Our hosts took us to a newly opened art museum in town created by a man who made his fortune gambling and then collected art. The museum was of his personal collection and there were 4+ floors of it! Odd to say the least, but someone called it all art and it was all his. Among other things we saw a poo machine that "ate" food, digested it and pooed it out, and plenty of other very strange things along those lines. It was culture all right. People were pouring in and every single visitor was given an iPhone as a guide that would figure out your location and give you information about each piece. Amazing! And it was all for free.

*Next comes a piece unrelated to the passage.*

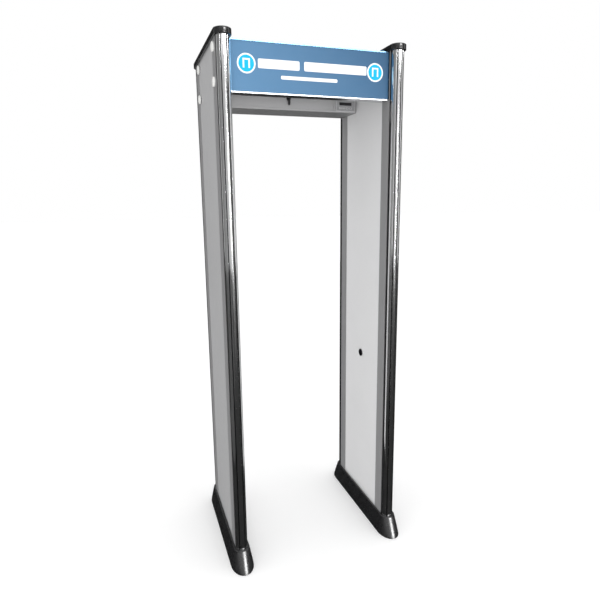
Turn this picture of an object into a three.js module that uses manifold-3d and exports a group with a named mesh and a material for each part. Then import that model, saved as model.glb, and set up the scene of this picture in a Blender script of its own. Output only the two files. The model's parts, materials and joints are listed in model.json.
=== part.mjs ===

We visited the botanic gardens and found a Japanese Garden, and herb garden, a veggie patch, a rose garden, a fuchsia garden, and a sub-antarctic garden that was very cold! If only our cities back home had these things for free!  Now if only we could find the same price for internet.  We took a scenic drive up the nearby Mt. Wellington which is 3,000ft straight above the city and had snow on it the morning we flew out (remember it is summer down here).  At the top was an amazing view but we had to fight the gail-force wind that made our rain coats look like parachutes.

The final highlight that was totally a fluke was bumping into a formal Speed-walking competition along the waterfront.  At first we saw folks jogging around in bibs, spandex and numbers and thought we might see some kind of race.  Well we sure got to see a race alright!  What a goofy sport, and make no doubt these folks were athletes but somehow have not taken the evolutionary step to actually running. 

Tassie was wonderful and a place we could easily have spent more time in, but alas we will have to wait for our return another day.  And we will no doubt hit the Cadbury Chocolate factory that was closed.

Now off the the place where almost 25% of the entire population of country lives: Sydney.

T&V

Comments

1

Victoria and Travis: We've been loving your travel journaling. Ready to visit Tasmania! We got your post card today...Feb 28...fast! Thanks for thinking of us...we just bought our plane tickets to VT a couple of days ago! Happy Birthday Trav...your Mom and I hiked on your birthday!